My first stop was Hugh Fearnley-Whittingstall’s biblically proportioned River Cottage Cookbook a how-to manual for the self sufficient. An incredibly useful book that I thought must have some leads for me, and indeed it did, two: Yorkshire Game couldn’t help, they could provide me with all sorts of venison, rabbit, pigeon, or hare….but no squirrel. The other was a shop in Kingston called The Game Larder – listed in the book as supplying squirrel, but unfortunately they never answered the phone, and since then I’ve been told that they have closed down. So then, a blank drawn there, but hey, I’ve got the whole internet at my disposal, it must be easy to find someone to sell me squirrel, right?

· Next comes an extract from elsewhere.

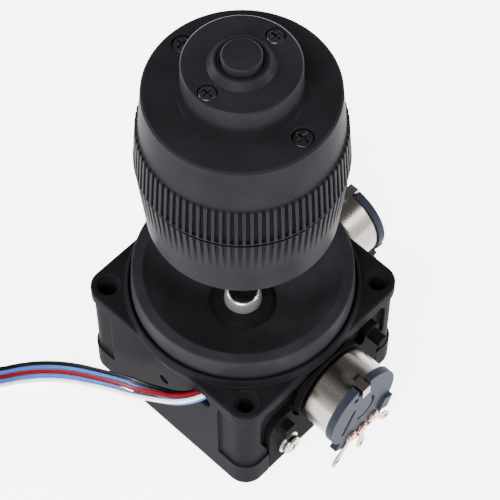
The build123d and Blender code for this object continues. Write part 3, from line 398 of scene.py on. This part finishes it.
def flutes(coord):
    """Shade in the knob's flutes and in the gap at its split, and 0 on the lands and the smooth bands."""
    x, y, z = coord.parts()
    radius = (x * x + y * y).maths("SQRT")
    lower = (z - split_low) * lower_slope + land_low
    upper = (z - split_high) * upper_slope + land_high
    above = z.maths("GREATER_THAN", split_middle)
    land = lower + (upper - lower) * above
    groove = (land - radius).step(low=0.10 * MM, high=0.55 * MM)
    over_foot = z.step(low=83.5 * MM, high=86.0 * MM)
    under_band = z.step(low=109.2 * MM, high=110.0 * MM, start=1.0, end=0.0)
    shade = over_foot * under_band * (above * (knurl_shade - lower_shade) + lower_shade)
    gap_floor = z.step(low=96.55 * MM, high=96.65 * MM)
    gap_roof = z.step(low=97.46 * MM, high=97.54 * MM, start=1.0, end=0.0)
    return (groove * shade).maths("MAXIMUM", gap_floor * gap_roof)


def cap_foot(coord):
    """Shade at the foot of the cap, where it stands in its own shadow on the knob."""
    return coord.parts()[2].step(low=123.6 * MM, high=129.5 * MM, start=0.62, end=0.0)


knob_black = moulded("knob_black", dark=0.0090, light=0.0120, worn_and_highlit=0.028, rough=0.38,
                     grain=0.3 * MM, edge=0.3 * MM, gloss=0.006, painted_shade=flutes)
cap_black = moulded("cap_black", dark=0.0098, light=0.0128, worn_and_highlit=0.0155, rough=0.36,
                    grain=0.3 * MM, edge=0.14 * MM, gloss=0.04, painted_shade=cap_foot)
screw_black = metal("screw_black", (0.085, 0.085, 0.092, 1.0), rough=0.26, streak=1800.0, dark=0.5)
dress(knob_black, "lower_knob", "upper_knob")
dress(cap_black, "cap_drum", "button")
dress(screw_black, "knob_screws", "cap_screws")


# Potentiometers: slate-blue wafers and tinned lugs as in the CAD, and nickel cans turned here with a soft
# dimple and a slim bent tab. The screws and washers beside them are nickel too.
nickel = metal("can_nickel", (0.215, 0.197, 0.176, 1.0), rough=0.25, streak=260.0, stretch=(0.12, 1.0, 1.0),
               dark=0.95, edge=0.0, scratch=0.0, uneven=0.25)
screw_nickel = metal("screw_nickel", (0.34, 0.315, 0.28, 1.0), rough=0.20, streak=900.0, scratch=0.05)
tinned = metal("lug_tin", (0.24, 0.23, 0.21, 1.0), rough=0.28, streak=2600.0)
wafer_mat, wafer_coord = start_material("wafer_slate")
wafer_cloud = wafer_coord.noise(scale=240.0, detail=5.0, roughness=0.65).step(low=0.3, high=0.7)
wafer_tone = wafer_cloud.blend((0.014, 0.016, 0.0225, 1.0), (0.021, 0.0245, 0.034, 1.0))
wafer_inputs = {"Base Color": wafer_tone, "Roughness": wafer_cloud * 0.1 + 0.5, "Specular IOR Level": 0.03}
wafer_slate = end_material(wafer_mat, wafer_coord, wafer_inputs, wafer_coord.noise(scale=2500.0),
                           depth=0.05 * MM, strength=0.4, round_edges=0.3 * MM)
dress(nickel, "pot_nuts")
dress(screw_nickel, "bracket_screws_x", "bracket_screws_y", "bracket_washers_x", "bracket_washers_y",
      "twist_nut")
dress(tinned, "lugs_x", "lugs_y", "lead_tips")
dress(wafer_slate, "wafer_x", "wafer_y")

pot_axis, can_front, can_back, can_round = 24.0 * MM, 32.0 * MM, 41.2 * MM, 1.1 * MM
can_wide, can_hole, can_sides, can_round_steps = 11.5 * MM, 3.2 * MM, 160, 6
ring_gap, ring_count = 0.3 * MM, 26
dent_deep, dent_wide, dent_from_back = 0.75 * MM, 1.7 * MM, 1.9 * MM
tab_half, tab_top, tab_foot, tab_thick = 1.4 * MM, 11.42 * MM, 8.1 * MM, 0.62 * MM
tab_root, tab_out, tab_bend, tab_bend_cut = 40.2 * MM, 44.1 * MM, 0.5 * MM, 0.15 * MM
sides = {"x": lambda p: (p[2], p[1], p[0] + pot_axis), "y": lambda p: (p[1], p[2], p[0] + pot_axis)}

can_profile = [(can_hole, can_front)]
for k in range(can_round_steps + 1):
    swing = math.radians(90.0 * k / can_round_steps)
    can_profile.append((can_wide - can_round * (1 - math.sin(swing)),
                        can_front + can_round * (1 - math.cos(swing))))
for k in range(ring_count):
    can_profile.append((can_wide, can_front + can_round + (k + 1) * ring_gap))
can_profile += [(can_wide, can_back), (can_hole, can_back)]
tab_strip = [(tab_top - tab_thick, tab_root), (tab_top, tab_root), (tab_top, tab_out - tab_bend),
             (tab_top - tab_bend_cut, tab_out - tab_bend_cut), (tab_top - tab_bend, tab_out),
             (tab_foot, tab_out), (tab_foot, tab_out - tab_thick), (tab_top - tab_thick, tab_out - tab_thick)]


def can_dent(r, h, turn):
    """Depth of the soft dimple on the can's top, beside the wafer's notch."""
    if r < can_wide - can_round:
        return 0.0
    across = can_wide * math.sin(turn) if math.cos(turn) > 0 else can_wide
    away = math.hypot(across, h - can_back + dent_from_back) / dent_wide
    return dent_deep * math.exp(-away ** 2)


for side, place in sides.items():
    can_mesh = bmesh.new()
    turned(can_mesh, can_profile, can_sides, place, can_dent)
    near = [can_mesh.verts.new(place((r, -tab_half, h))) for r, h in tab_strip]
    far = [can_mesh.verts.new(place((r, tab_half, h))) for r, h in tab_strip]
    can_mesh.faces.new(near)
    can_mesh.faces.new(far[::-1])
    for k in range(len(tab_strip)):
        after = (k + 1) % len(tab_strip)
        can_mesh.faces.new((near[k], near[after], far[after], far[k]))
    can = new_piece("can_shell_" + side, can_mesh, nickel)
    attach(can, "base")
    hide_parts("can_" + side)


# Rivets: rolled copper eyelets in a row round the potentiometer's axis, by one Geometry Nodes tree.
# Each is a rounded ring on a tube through the lug and the wafer, and both sides use the same row.
copper = metal("rivet_copper", (0.66, 0.26, 0.13, 1.0), rough=0.28, streak=2600.0)
lug_face = 43.9 * MM
eyelet_sizes = {"Count": 3, "Row radius": 11.0 * MM, "Row step": math.radians(23.0), "Bore radius": 0.5 * MM,
                "Tube radius": 0.9 * MM, "Tube length": 3.4 * MM, "Tube rounding": 0.02 * MM,
                "Head radius": 1.5 * MM, "Head height": 0.5 * MM, "Head rounding": 0.225 * MM,
                "Copper": copper}
ring_sides, corner_steps, tube_drop = 40, 5, 0.47
socket_kinds = {int: "NodeSocketInt", float: "NodeSocketFloat", bpy.types.Material: "NodeSocketMaterial"}
eyelet_tree = bpy.data.node_groups.new("eyelet_row", "GeometryNodeTree")
for label, size in eyelet_sizes.items():
    eyelet_tree.interface.new_socket(label, in_out="INPUT", socket_type=socket_kinds[type(size)])
eyelet_tree.interface.new_socket("Eyelets", in_out="OUTPUT", socket_type="NodeSocketGeometry")
given = eyelet_tree.nodes.new("NodeGroupInput").outputs


def grow(kind, inputs=None, **settings):
    """First output of a new node in the eyelets' tree, with its inputs linked or set."""
    node = eyelet_tree.nodes.new(kind)
    for key, value in settings.items():
        setattr(node, key, value)
    for key, value in (inputs or {}).items():
        for one in value if isinstance(value, list) else [value]:
            if isinstance(one, bpy.types.NodeSocket):
                eyelet_tree.links.new(one, node.inputs[key])
            else:
                node.inputs[key].default_value = one
    return node.outputs[0] if node.outputs else None


def sums(operation, one, other=0.0):
    return grow("ShaderNodeMath", {0: one, 1: other}, operation=operation)


def swept_ring(outer, tall, rounding, middle):
    """Ring of a rounded oblong section round the bore, with its middle at a height."""
    bore = given["Bore radius"]
    section = grow("GeometryNodeCurvePrimitiveQuadrilateral",
                   {"Width": sums("SUBTRACT", outer, bore), "Height": tall})
    section = grow("GeometryNodeFilletCurve",
                   {"Curve": section, "Count": corner_steps, "Radius": rounding}, mode="POLY")
    path = grow("GeometryNodeCurvePrimitiveCircle",
                {"Resolution": ring_sides, "Radius": sums("MULTIPLY", sums("ADD", outer, bore), 0.5)})
    ring = grow("GeometryNodeCurveToMesh", {"Curve": path, "Profile Curve": section})
    lift = grow("ShaderNodeCombineXYZ", {"Z": middle})
    return grow("GeometryNodeTransform", {"Geometry": ring, "Translation": lift})


head = swept_ring(given["Head radius"], given["Head height"], given["Head rounding"],
                  sums("MULTIPLY", given["Head height"], 0.5))
tube = swept_ring(given["Tube radius"], given["Tube length"], given["Tube rounding"],
                  sums("MULTIPLY", given["Tube length"], -tube_drop))
eyelet = grow("GeometryNodeJoinGeometry", {"Geometry": [head, tube]})
row_middle = sums("MULTIPLY", sums("SUBTRACT", given["Count"], 1.0), 0.5)
row_turn = sums("MULTIPLY", sums("SUBTRACT", grow("GeometryNodeInputIndex"), row_middle), given["Row step"])
below = sums("MULTIPLY", sums("MULTIPLY", sums("COSINE", row_turn), given["Row radius"]), -1.0)
beside = sums("MULTIPLY", sums("SINE", row_turn), given["Row radius"])
spot = grow("ShaderNodeCombineXYZ", {"X": below, "Y": beside})
row = grow("GeometryNodePoints", {"Count": given["Count"], "Position": spot})
row = grow("GeometryNodeInstanceOnPoints", {"Points": row, "Instance": eyelet})
row = grow("GeometryNodeRealizeInstances", {"Geometry": row})
row = grow("GeometryNodeSetMaterial", {"Geometry": row, "Material": given["Copper"]})
grow("NodeGroupOutput", {"Eyelets": row})

row_maker = bpy.data.objects.new("eyelet_row", bpy.data.meshes.new("eyelet_row"))
bpy.context.scene.collection.objects.link(row_maker)
modifier = row_maker.modifiers.new("eyelet_row", "NODES")
modifier.node_group = eyelet_tree
for item in eyelet_tree.interface.items_tree:
    if item.in_out == "INPUT":
        modifier[item.identifier] = eyelet_sizes[item.name]
row_data = bpy.data.meshes.new_from_object(row_maker.evaluated_get(bpy.context.evaluated_depsgraph_get()))
row_maker.modifiers.remove(modifier)
bpy.data.objects.remove(row_maker)
for side, place in sides.items():
    row_mesh = bmesh.new()
    row_mesh.from_mesh(row_data)
    for vert in row_mesh.verts:
        vert.co = place((vert.co.x, vert.co.y, vert.co.z + lug_face))
    eyelets = new_piece("eyelets_" + side, row_mesh, copper)
    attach(eyelets, "base")
    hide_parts("rivets_" + side)


# Inside: screws, springs, bails, the knob's works and the switch under the button.
# They are hardly seen, so plain finishes are enough to tell them apart.
zinc = metal("screw_zinc", (0.66, 0.66, 0.68, 1.0), rough=0.30, streak=2600.0)
wire_steel = metal("spring_wire", (0.42, 0.42, 0.44, 1.0), rough=0.32, streak=3000.0)
works_black = moulded("works_black", dark=0.022, light=0.030, worn_and_highlit=0.070, rough=0.48)
board_green = moulded("board_green", dark=0.06, light=0.09, worn_and_highlit=0.16, rough=0.38, tint=(0.35, 1.0, 0.5))
inner_wire = lead_material("inner_insulation", (0.62, 0.62, 0.60, 1.0))
dress(zinc, "bottom_screws", "cover_screws", "retainer_screws", "stick_nut", "twist_plate_screws")
dress(wire_steel, "centring_spring_x", "centring_spring_y", "twist_spring", "button_spring")
dress(works_black, "bail_x", "bail_y", "twist_plate", "twist_pot", "twist_rotor", "tact_switch")
dress(board_green, "switch_board")
dress(inner_wire, "stick_leads")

Not so, unfortunately. I contacted an organization called The Guild of Fine Foods, who I found by googling ‘squirrel recipes’. Unfortunately they couldn’t help either. Their representative who emailed me back gave me two options, the first was a company called Osgrow (www.osgrow.com) which looked promising – a company specialising in unusual meats. Yes, they could supply me with eland (a type of antelope). Yes, they could supply me with rattlesnake, or bison. But Squirrel? No, sorry. The other suggestion from the Guild themselves was to get an air rifle and ‘pop one off’ myself. I did contemplate this, but the thought of what a Walthamstow squirrel may well be eating put me off somewhat.
My next stop was at a message board I subscribe to, initially a request for information on squirrel came up with a blank, but then I found a response from a former gamekeeper’s assistant from Devon who used to shoot the rodents on an estate and sell the victims at a whopping £15 per pound in the estate shop and sell out every day! Unfortunately this and the fact that squirrel are a bugger to skin was all the country gentleman could impart. It seemed that the purchase of squirrel in this country was a darn site harder than I had ever imagined that it would be.
So there I was, back to square one. Does anyone have Julian Barnes’ email address?